**DIRECTION:** Reproduce the span that opens at the line containing "Turn this picture" and closes at the line containing "wasm.setup();", both lines included, without alteration and without any other line.

## START DATA FOR THE TASK

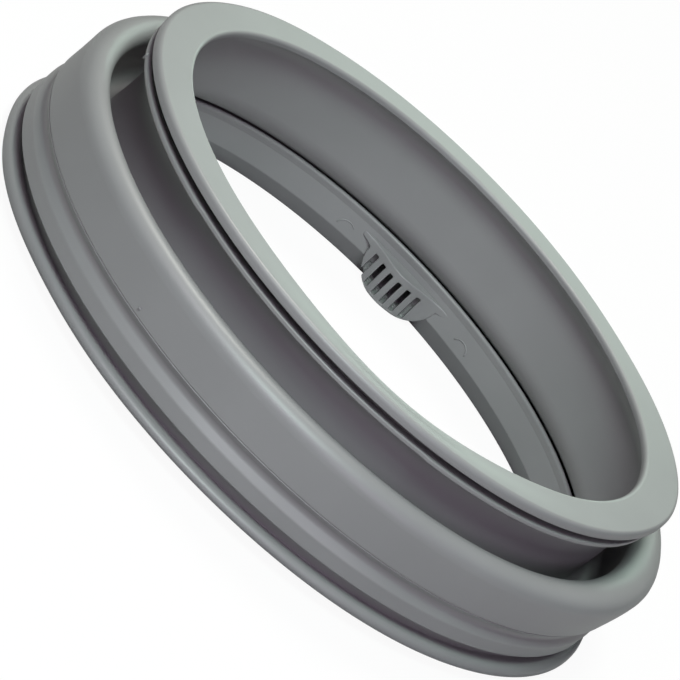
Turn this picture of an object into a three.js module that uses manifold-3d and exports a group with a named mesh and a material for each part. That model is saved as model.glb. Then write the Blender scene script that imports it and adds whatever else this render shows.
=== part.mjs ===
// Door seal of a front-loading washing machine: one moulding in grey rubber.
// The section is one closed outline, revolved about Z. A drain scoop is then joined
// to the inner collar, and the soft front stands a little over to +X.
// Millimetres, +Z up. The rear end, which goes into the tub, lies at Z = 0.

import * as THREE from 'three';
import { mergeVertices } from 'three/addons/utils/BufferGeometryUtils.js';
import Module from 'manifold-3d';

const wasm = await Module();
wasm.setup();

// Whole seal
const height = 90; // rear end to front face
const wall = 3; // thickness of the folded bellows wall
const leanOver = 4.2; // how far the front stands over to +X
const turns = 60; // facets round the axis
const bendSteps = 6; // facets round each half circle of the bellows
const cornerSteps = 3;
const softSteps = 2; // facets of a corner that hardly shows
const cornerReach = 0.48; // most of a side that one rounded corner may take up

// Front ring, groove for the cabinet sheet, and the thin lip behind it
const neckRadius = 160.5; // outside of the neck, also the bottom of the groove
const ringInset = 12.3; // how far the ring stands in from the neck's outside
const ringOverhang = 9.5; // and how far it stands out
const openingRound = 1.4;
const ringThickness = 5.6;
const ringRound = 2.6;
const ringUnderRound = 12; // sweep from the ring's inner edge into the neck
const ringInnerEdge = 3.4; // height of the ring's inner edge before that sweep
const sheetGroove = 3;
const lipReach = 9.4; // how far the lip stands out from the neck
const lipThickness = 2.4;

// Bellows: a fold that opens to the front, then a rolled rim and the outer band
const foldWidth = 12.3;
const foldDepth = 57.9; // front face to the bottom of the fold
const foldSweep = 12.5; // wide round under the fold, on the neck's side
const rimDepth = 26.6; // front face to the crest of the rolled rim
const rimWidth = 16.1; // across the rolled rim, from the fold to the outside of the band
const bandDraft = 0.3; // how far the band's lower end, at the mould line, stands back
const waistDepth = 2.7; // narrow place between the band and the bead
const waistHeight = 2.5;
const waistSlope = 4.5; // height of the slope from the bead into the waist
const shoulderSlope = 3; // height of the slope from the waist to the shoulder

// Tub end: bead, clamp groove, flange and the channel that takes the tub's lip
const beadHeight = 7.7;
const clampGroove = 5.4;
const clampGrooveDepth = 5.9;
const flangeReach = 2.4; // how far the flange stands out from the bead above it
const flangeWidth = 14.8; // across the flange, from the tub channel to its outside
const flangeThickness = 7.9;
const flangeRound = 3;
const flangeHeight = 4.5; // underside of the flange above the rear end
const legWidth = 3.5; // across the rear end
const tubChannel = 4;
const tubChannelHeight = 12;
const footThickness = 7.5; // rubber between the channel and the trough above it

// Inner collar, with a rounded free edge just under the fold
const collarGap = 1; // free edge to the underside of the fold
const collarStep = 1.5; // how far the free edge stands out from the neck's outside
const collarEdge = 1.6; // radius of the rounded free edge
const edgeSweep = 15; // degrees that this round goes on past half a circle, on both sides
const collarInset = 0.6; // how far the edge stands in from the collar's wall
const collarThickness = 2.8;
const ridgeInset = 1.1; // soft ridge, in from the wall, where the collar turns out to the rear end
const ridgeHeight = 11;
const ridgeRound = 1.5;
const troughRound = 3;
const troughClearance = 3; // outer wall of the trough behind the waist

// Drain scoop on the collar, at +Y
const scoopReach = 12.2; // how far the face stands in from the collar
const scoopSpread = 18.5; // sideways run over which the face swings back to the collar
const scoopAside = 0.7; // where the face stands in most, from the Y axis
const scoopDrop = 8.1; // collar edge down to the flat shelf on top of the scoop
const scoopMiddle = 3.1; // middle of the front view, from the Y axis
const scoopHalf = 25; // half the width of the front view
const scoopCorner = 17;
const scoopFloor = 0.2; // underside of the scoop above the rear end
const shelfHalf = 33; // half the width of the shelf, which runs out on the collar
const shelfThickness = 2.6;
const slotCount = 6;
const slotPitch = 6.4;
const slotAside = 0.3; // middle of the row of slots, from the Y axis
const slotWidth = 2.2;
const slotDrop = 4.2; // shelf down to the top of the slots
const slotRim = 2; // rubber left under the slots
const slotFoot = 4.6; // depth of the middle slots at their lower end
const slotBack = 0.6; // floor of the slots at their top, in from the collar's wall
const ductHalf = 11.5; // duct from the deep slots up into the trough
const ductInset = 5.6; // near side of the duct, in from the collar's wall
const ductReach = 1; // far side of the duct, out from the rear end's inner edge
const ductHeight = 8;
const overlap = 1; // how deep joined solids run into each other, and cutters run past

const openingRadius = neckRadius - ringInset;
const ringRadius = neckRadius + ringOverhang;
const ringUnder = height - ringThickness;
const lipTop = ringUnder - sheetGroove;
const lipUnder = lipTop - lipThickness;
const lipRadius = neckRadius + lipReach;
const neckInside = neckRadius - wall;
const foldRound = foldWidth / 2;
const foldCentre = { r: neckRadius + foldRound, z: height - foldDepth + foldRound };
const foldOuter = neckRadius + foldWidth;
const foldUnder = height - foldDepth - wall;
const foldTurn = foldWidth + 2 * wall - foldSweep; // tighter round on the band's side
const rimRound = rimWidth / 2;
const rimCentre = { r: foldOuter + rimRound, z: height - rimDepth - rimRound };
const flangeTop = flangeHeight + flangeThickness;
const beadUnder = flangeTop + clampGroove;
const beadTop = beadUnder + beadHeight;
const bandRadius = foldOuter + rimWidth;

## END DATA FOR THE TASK
## START DATA FOR THE TASK

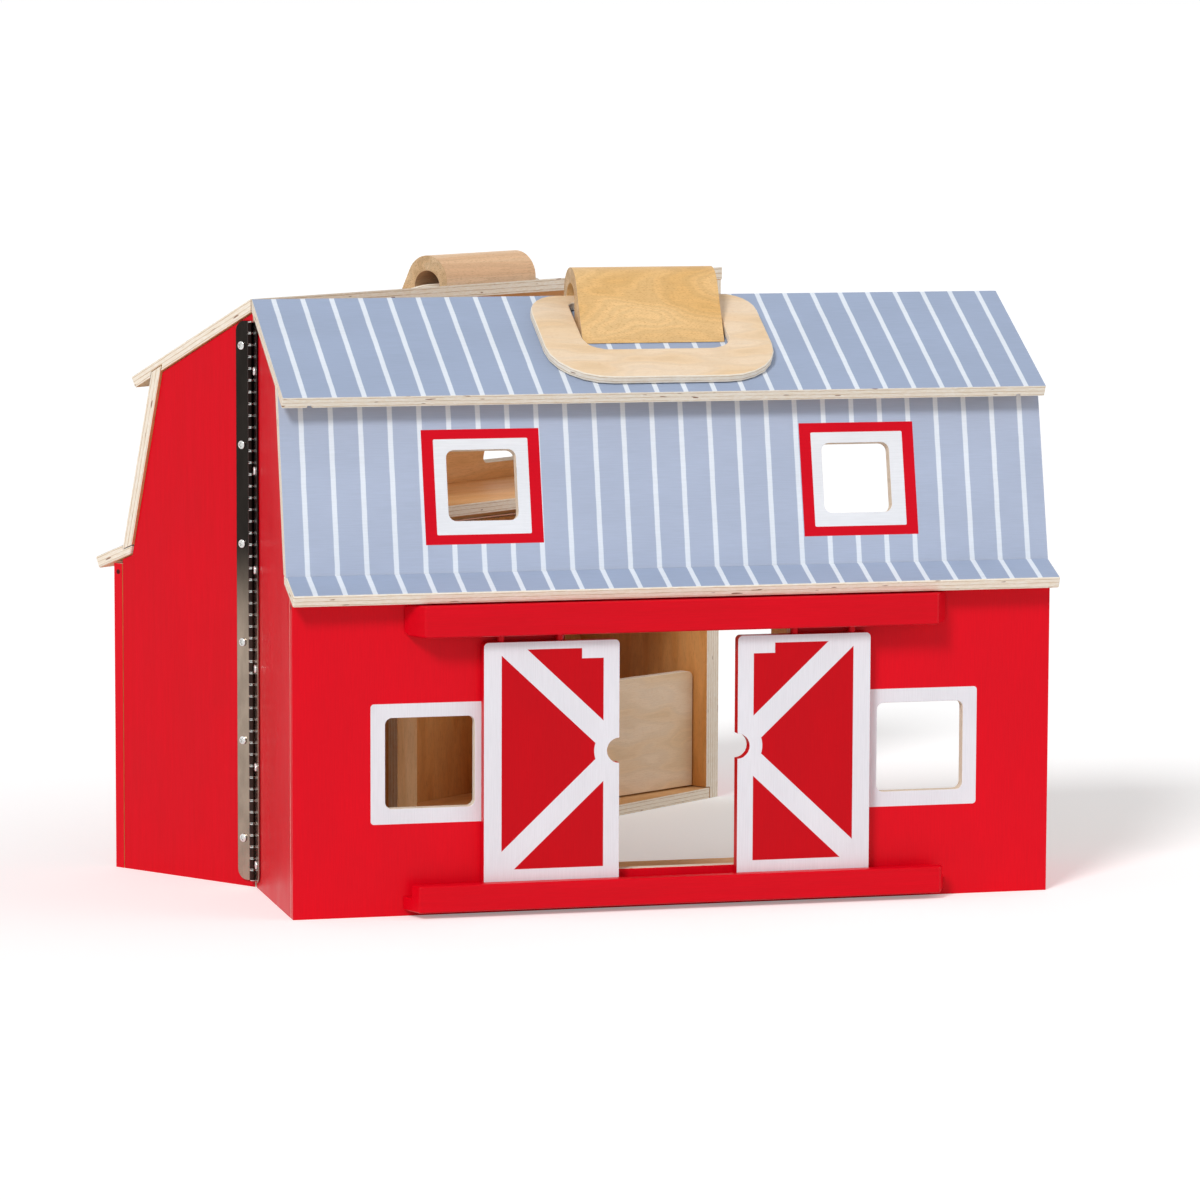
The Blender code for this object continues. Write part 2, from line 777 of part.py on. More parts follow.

## END DATA FOR THE TASK

**SOLUTION FOR THIS TASK:**
Turn this picture of an object into a three.js module that uses manifold-3d and exports a group with a named mesh and a material for each part. That model is saved as model.glb. Then write the Blender scene script that imports it and adds whatever else this render shows.
=== part.mjs ===
// Door seal of a front-loading washing machine: one moulding in grey rubber.
// The section is one closed outline, revolved about Z. A drain scoop is then joined
// to the inner collar, and the soft front stands a little over to +X.
// Millimetres, +Z up. The rear end, which goes into the tub, lies at Z = 0.

import * as THREE from 'three';
import { mergeVertices } from 'three/addons/utils/BufferGeometryUtils.js';
import Module from 'manifold-3d';

const wasm = await Module();
wasm.setup();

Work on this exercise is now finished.